Gabriele Bulfon:
> Hello,
> we recently had some situation of full bandwidth usage through our
> firewall, and by investigation we discovered that this was caused
> by a specific mail to a specific destination sent via Postifx 3.1.6.
> We found an ACK SYN DUP flood during the problem, many many packets
> sent, and this on the postfix log regarding that transaction:

FYI, Postfix does not send SYN packets. SYN packets are sent by the
network stack in your kernel when a program opens a TCP connection. 
The remote server is then expected to respond with a SYN|ACK packet.

client   SYN ->   server
client <- SYN|ACK server
client   ACK ->   server

A properly working network stack will send a SYN packet for each
new outbound TCP connection, and will retransmit the SYN packet
after several seconds until it gives up.

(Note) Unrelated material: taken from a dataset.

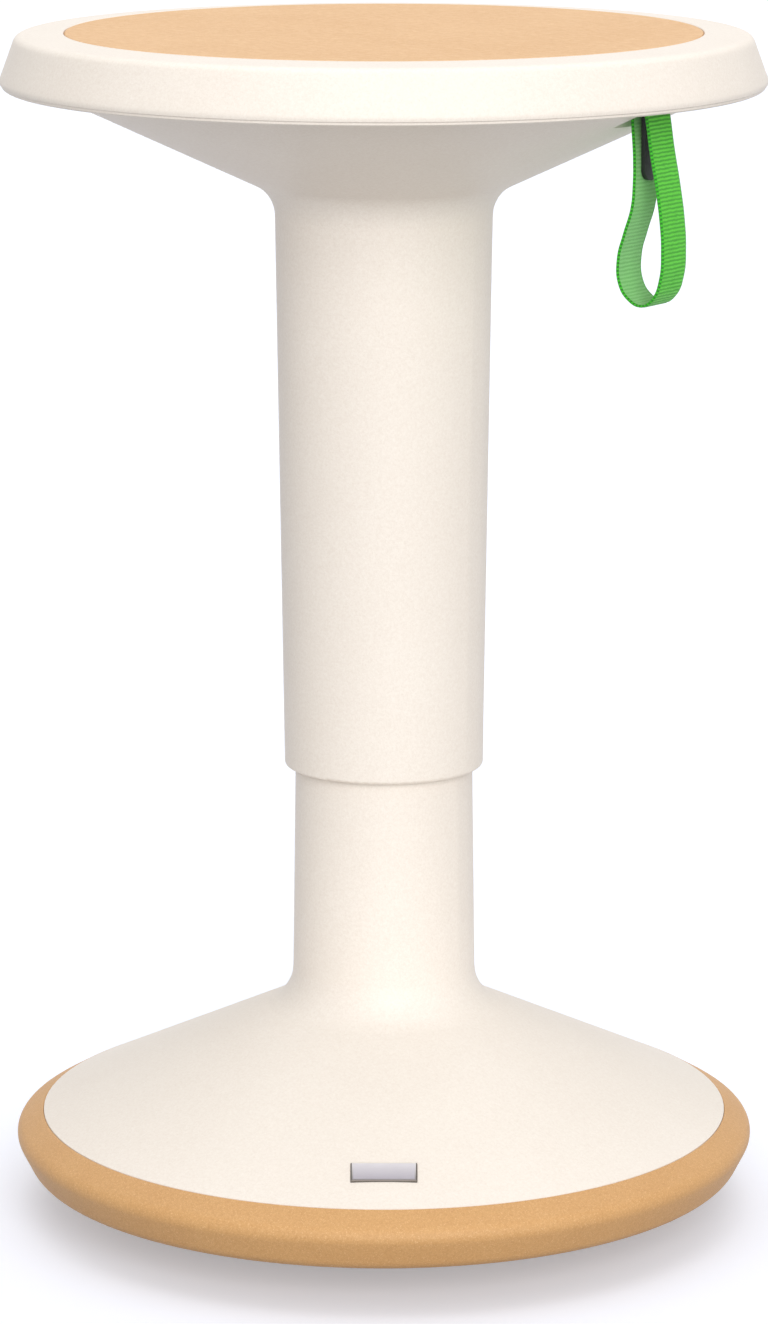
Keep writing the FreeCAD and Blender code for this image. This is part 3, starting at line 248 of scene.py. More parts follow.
# %% Tan moulded plastic
tan = Finish("moulded_tan", IOR=1.45)
stipple = tan.speckle(0.5 * MM, 2.0)
fleck = tan.speckle(1.2 * MM, 3.0)
cloud = tan.speckle(30 * MM, 3.0)
scuff = tan.speckle(14 * MM, 4.0)
height_over_floor = tan.node("ShaderNodeSeparateXYZ", {}, {"Vector": tan.place}).out("Z")
floor_wear = (1 - height_over_floor.clear_of(2 * MM, 14 * MM)) * scuff.clear_of(0.45, 0.7)
# painted glint: pale flecks in the tan's colour where the stipple would catch the light
painted_glint = stipple.clear_of(0.6, 0.68)
shade = stipple * 0.45 + fleck * 0.4 + cloud * 0.15
clean = tan.mix(shade.clear_of(0.3, 0.7), tint(203, 151, 94), tint(227, 179, 121))
clean = tan.mix(painted_glint * 0.45, clean, tint(246, 210, 162))
tan_material = tan.finish(
    colour=tan.mix(floor_wear * 0.5, clean, tint(176, 142, 108)),
    roughness=0.46 + 0.1 * stipple + 0.15 * floor_wear,
    height=stipple + fleck * 0.6,
    depth=0.16 * MM,
)
print("made", tan_material.name)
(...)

A repeated SYN packet will
result in a SYN|ACK response (with perhaps a different server initial
sequence number).

With delays of seconds it is hard to achieve a SYN flood. 

Now, it is possible that you have configured Postfix with huge
limits on process counts and destination concurrency. In that case
Postfix will attempt to make a huge number of connections to the
same site, which effectively results in large numbers of SYN and
SYN|ACK packets.

That would be a problem of your own making.